The cutting room, blank, and stylus all share the same thermal system.
When the room is stable and the blanks match that temperature, the groove forms predictably.

Additional heat from lamps or the stylus itself can help with flow, but too much combined heat creates static, makes swarf cling to the surface, and can even damage a stylus or ruin a cut.
The goal is balance — warm enough for clean chip release, cool enough to avoid buildup.

A stable room temperature, controlled stylus heat, and steady airflow do more for cut quality than any amount of external heating.


Stylus Cleaning

During cutting, friction causes small amounts of melted plastic to collect on the diamond tip.
Residue buildup increases friction, raises heat, and can cause groove noise or drag.

Cleaning should be done carefully under magnification using non-abrasive tools such as a pith stick or fine swab.
A mild solvent can be used sparingly to dissolve polymer buildup, but excessive use can damage the adhesive bond or metal around the stylus mount.
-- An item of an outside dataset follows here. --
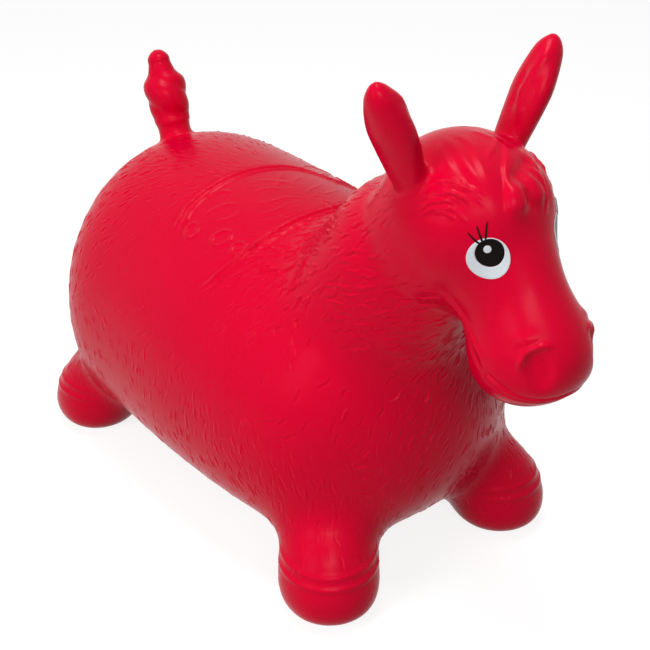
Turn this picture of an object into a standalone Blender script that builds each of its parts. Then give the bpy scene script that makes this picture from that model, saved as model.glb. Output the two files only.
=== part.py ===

The goal is simple — keep the diamond clean, cool, and free of residue so it can cut efficiently without added heat or resistance.


Instrumentation

Precision tools track all environmental and mechanical variables:

  • Infrared thermometer – blank, head, and room temps

  • Hygrometer – humidity monitoring

  • Barometer – air pressure

  • Microscope – groove inspection. 

  • Dial indicator / digital level – geometry checks

Data logging ensures repeatable cutting conditions day to day.


Environmental vs. Mechanical Control

CNC machining relies on coolants, enclosures, and code for precision.
Record cutting takes place in open air where heat, charge, and humidity are constantly changing.
A machinist controls geometry; a cutter controls atmosphere.

CNC machines isolate parts from the environment.
Lathe cutters work with the environment — turning air, heat, and pressure into sound.


Lathe Meteorology is the science of keeping all of that stable — the environment, the machine, and the plastic — so every record cuts clean, consistent, and true.